13. GOVERNING LAW AND DISPUTE RESOLUTION
13.1 This Agreement shall be governed by the laws of India. The courts of Ludhiana, Punjab (or wherever the registered office of Supplier may be at the time of dispute resolution), shall have exclusive jurisdiction.
13.2 Arbitration: Any dispute shall be settled by a sole arbitrator appointed by the Supplier. The venue shall be Ludhiana (or wherever the registered office of Supplier may be at the time of dispute resolution), and the language shall be English.
14. ENTIRE AGREEMENT
This Agreement, along with the Quotations and order confirmation by Supplier to Customer, constitutes the entire understanding. No oral promises, marketing brochures, Customer terms or email exchanges other than order confirmation shall have any binding effect unless incorporated herein in writing.

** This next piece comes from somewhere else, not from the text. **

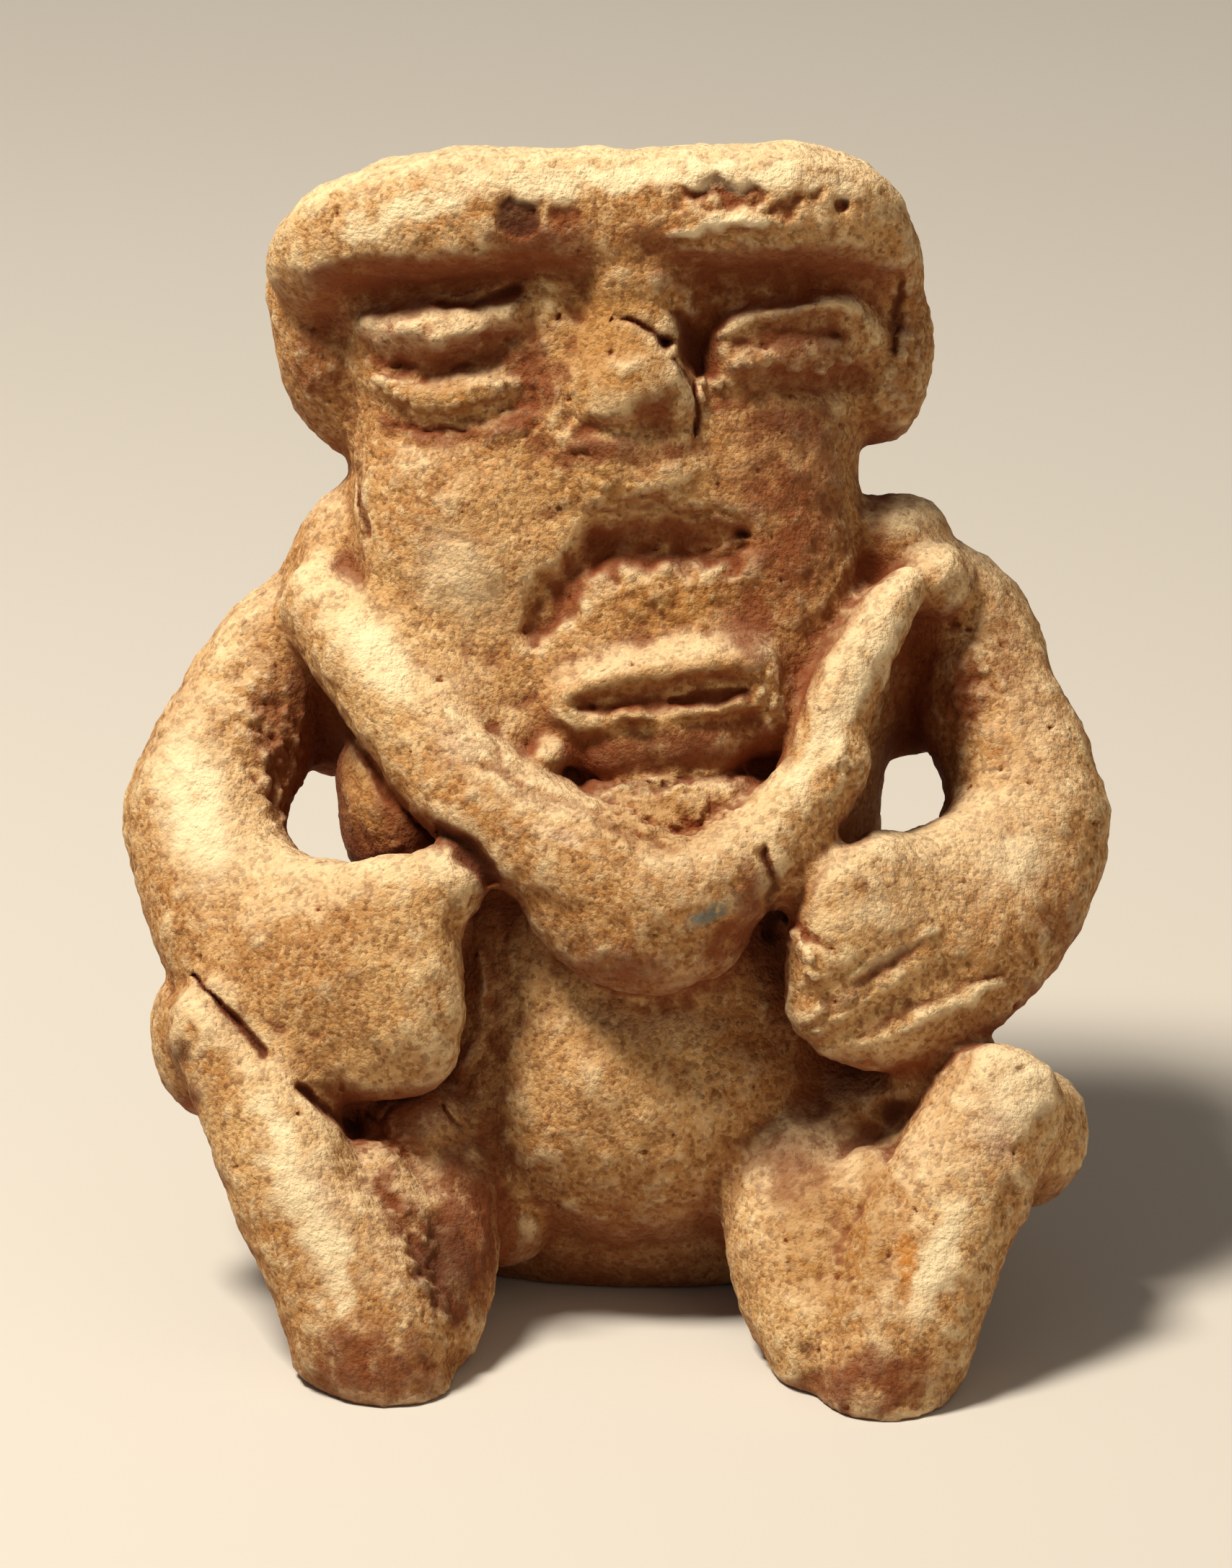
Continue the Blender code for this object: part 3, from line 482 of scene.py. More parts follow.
@dataclass(frozen=True)
class Legs(Marked):
    """The belly, the knees, the shins and the feet."""

    right_leg: tuple[Mark, ...] = (
        # slits between the forearm and the knee, painted dark as shade
        Stroke(((-36.3, 38.6, 0.35), (-33.2, 35.4, 0.5), (-30.4, 32.2, 0.75)),
               Trace.BROWN, 0.8, rise=-0.9, lowest=0.0, ragged=0.25),
        Stroke(((-27.3, 29.0, 0.5), (-25.2, 27.2, 0.75), (-23.0, 25.6, 0.6)),
               Trace.BROWN, 0.9, rise=-1.1, lowest=0.0, ragged=0.25),
        # gritty inner side, with painted shade down the calf and the fold
        Patch((-18.0, 25.0), (5.0, 5.0), Trace.RED, 0.8, turn=30.0, lowest=-3.0),
        Patch((-19.0, 23.6), (3.8, 4.0), Trace.GRIT, 0.9, turn=30.0, edge=0.9, lowest=-3.0),
        Stroke(((-20.6, 22.2, 2.4), (-17.6, 16.4, 4.0), (-14.6, 10.6, 3.2)),
               Trace.GRIT, 0.55, lowest=0.0, ragged=1.8),
        Stroke(((-20.0, 21.5, 1.6), (-17.0, 15.6, 2.4), (-13.6, 9.6, 1.8)),
               Trace.RED, lowest=0.0, ragged=1.4),
        Patch((-12.4, 18.0), (5.6, 12.0), Trace.RED, turn=6.0, edge=0.7, lowest=-10.0, ragged=1.5),
        Patch((-14.6, 13.6), (4.4, 8.0), Trace.BROWN, 0.7, turn=14.0, lowest=-10.0, ragged=1.6),
        # knee, shin and foot, with a painted highlight along the shin and painted shade on the foot's
        # downward front
        Patch((-37.5, 32.0), (1.4, 2.0), Trace.BROWN, 0.7, rise=-0.3, lowest=-10.0, ragged=0.5),
        Patch((-36.6, 27.6), (1.4, 2.4), Trace.RED, 0.9, lowest=-10.0, ragged=0.5),
        Patch((-25.0, 20.0), (2.6, 6.0), Trace.GREY, 0.6, turn=24.0, edge=0.9, ragged=1.4),
        Stroke(((-30.0, 27.0, 2.6), (-26.6, 19.0, 3.4), (-23.4, 11.0, 2.8)), Trace.WORN, 0.9, ragged=2.0),
        Patch((-21.0, 4.8), (10.0, 6.0), Trace.RED, turn=-6.0, lowest=-3.0, ragged=2.0),
    )
    left_leg: tuple[Mark, ...] = (
        # hollow under the hand, painted dark as shade, and the fold of the calf
        Patch((24.0, 27.2), (2.8, 1.6),
              Trace.BROWN, 0.9, turn=8.0, rise=-0.9, edge=0.9, lowest=0.0, ragged=0.5),
        Stroke(((21.5, 23.4, 1.8), (22.4, 18.5, 2.8), (21.8, 12.6, 2.4)),
               Trace.OCHRE, lowest=0.0, ragged=1.0),
        # knee, with a painted highlight on top
        Patch((34.5, 30.4), (0.8, 0.7), Trace.RED, 0.8, rise=-0.5, edge=1.0, ragged=0.5),
        Patch((36.2, 26.7), (0.9, 1.4), Trace.BROWN, 0.35, ragged=0.5),
        Patch((33.4, 21.1), (1.3, 1.9), Trace.BROWN, 0.35, turn=-30.0, ragged=0.5),
        Patch((33.0, 26.0), (3.6, 6.0), Trace.GREY, 0.6, turn=-20.0, edge=0.9),
        Patch((35.0, 28.5), (4.4, 5.4), Trace.WORN, 0.8, turn=-20.0, edge=0.9, ragged=1.6),
        # shin and foot, with a painted highlight along the shin and painted shade on the foot's downward
        # front and the inner thigh
        Patch((24.9, 13.2), (1.3, 4.6), Trace.RUST, 0.9, turn=4.0, rise=-0.3, edge=0.9),
        Patch((17.6, 16.4), (5.6, 10.0), Trace.OCHRE, turn=12.0, edge=0.7, lowest=-10.0, ragged=1.4),
        Patch((15.0, 22.0), (5.6, 4.6), Trace.RED, 0.7, turn=-30.0, lowest=-10.0, ragged=1.6),
        Patch((18.4, 14.4), (4.6, 8.6), Trace.GRIT, 0.5, turn=12.0, edge=0.9, lowest=-10.0, ragged=1.4),
        Patch((27.6, 14.0), (2.8, 9.0), Trace.WORN, turn=-22.0, edge=0.9, ragged=1.4),
        Patch((16.4, 6.6), (1.2, 1.6), Trace.BROWN, 0.6, rise=-0.3, ragged=0.5),
        Patch((21.5, 3.4), (10.0, 4.4), Trace.RED, turn=4.0, lowest=-3.0, ragged=2.0),
    )
    belly: tuple[Mark, ...] = (
        # painted shade over the belly, darker towards the bottom, a painted shadow of the arm down its right
        # side, and painted shade under the pendant
        Patch((0.0, 26.0), (15.0, 15.0), Trace.RED, 0.2, lowest=-10.0, ragged=1.5),
        Patch((0.0, 14.0), (16.0, 7.5), Trace.RED, 0.5, lowest=-20.0, ragged=1.5),
        Stroke(((-9.6, 45.0, 1.6), (-10.4, 35.0, 2.4), (-10.6, 24.0, 2.8)),
               Trace.RED, 0.4, rise=-0.3, lowest=-3.0, ragged=0.9),
        Patch((2.0, 31.0), (6.5, 6.0), Trace.OCHRE, 0.5, edge=0.9, lowest=0.0, ragged=1.5),
        Patch((10.6, 33.0), (3.6, 5.6), Trace.RED, 0.5, turn=20.0, edge=0.9, lowest=0.0, ragged=1.4),
    )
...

Deemed Acceptance of MESLA by Customer
Pursuant to Section 8 of the Indian Contract Act, 1872 (or any subsequent Act or Law applicable from time to time), the Customer acknowledges that by making any milestone payment, issuing Purchase Order and/or Work Order and/or Service Order or allowing the commencement of manufacturing, they are entering into a binding legal relationship governed exclusively by these terms, notwithstanding the absence of a physical signature.